Para eles, “comunicação” era incerteza, erro, aleatoriedade. Impossível de ser quantificada através de uma linguagem artificial. Ao contrário da “informação”, quantificável, regida pelos princípios da certeza e feedback.

Todos os dispositivos tecnológicos foram criados e se desenvolveram como meios de informação, jamais de comunicação. O objetivo final é a transmissão da informação e o feedback positivo – traduzido midiaticamente pela busca de altos índices de audiência (na mídia de massa) e nos algoritmos das redes sociais e motores de busca que procuram aprender os hábitos, atitudes e escolhas dos usuários.
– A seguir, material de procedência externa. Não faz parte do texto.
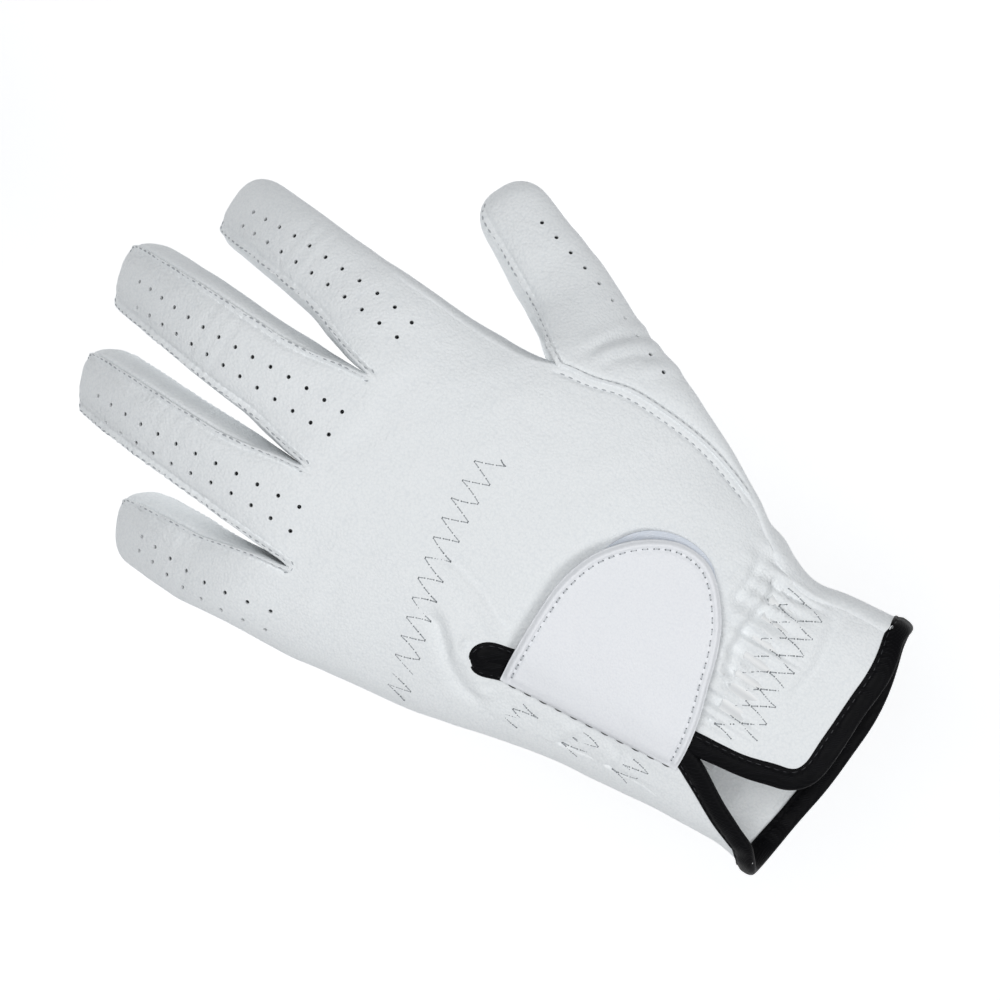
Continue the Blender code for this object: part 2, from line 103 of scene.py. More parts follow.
def node(tree, kind, settings=None, **links):
    """Adds a node: settings are its properties, links its sockets' values or sources."""
    made = tree.nodes.new(kind)
    for name, value in (settings or {}).items():
        setattr(made, name, value)
    for name, value in links.items():
        socket = made.inputs[int(name[1:])] if name[1:].isdigit() else made.inputs[name.replace("_", " ")]
        if isinstance(value, bpy.types.NodeSocket):
            tree.links.new(value, socket)
        else:
            socket.default_value = value
    return made


def new_material(name, **inputs):
    """A material with its tree and its shader, whose own sockets take the inputs."""
    material = bpy.data.materials.new(name)
    material.use_nodes = True
    shader = material.node_tree.nodes["Principled BSDF"]
    for socket, value in inputs.items():
        shader.inputs[socket.replace("_", " ")].default_value = value
    return material, material.node_tree, shader


PAPER_REACH, PAPER_DROP = 3, -0.3
PAPER_GLOW = 0.38        # lifts the paper to plain white
floor_finish, _, _ = new_material(
    "white_paper_sweep", Base_Color=linear("#ffffff"), Roughness=0.9,
    Emission_Color=(1, 1, 1, 1), Emission_Strength=PAPER_GLOW)
floor_mesh = bpy.data.meshes.new("floor")
floor_mesh.from_pydata([(PAPER_REACH * x, PAPER_REACH * y, PAPER_DROP)
                        for x, y in ((-1, -1), (1, -1), (1, 1), (-1, 1))], [], [(0, 1, 2, 3)])
floor_mesh.materials.append(floor_finish)
floor = added("floor", floor_mesh)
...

Até criar os mundos solipsistas atuais, bolhas virtuais que criam um mundo customizado para imersão.

Isso significa que, desde o início, nunca houve alguma coisa chamada de “tecnologia da comunicação”. Na verdade, até aqui, só tivemos tecnologias de transmissão de informações que buscam sempre o feedback positivo.

Talvez apenas no cinema e no teatro ainda exista a possibilidade da comunicação: a possibilidade da surpresa, do aleatório, do erro. De nos confrontarmos com uma realidade que nos desafie, choque, que nos contradiga.

Em outras palavras: enquanto a informação é acumulativa, aditiva, confirmadora de um repertório pré-existente no receptor. Enquanto a comunicação é irruptiva, nos confronta, interfere na forma de ver o mundo e as pessoas, transforma. Cria condições para o surgimento do novo.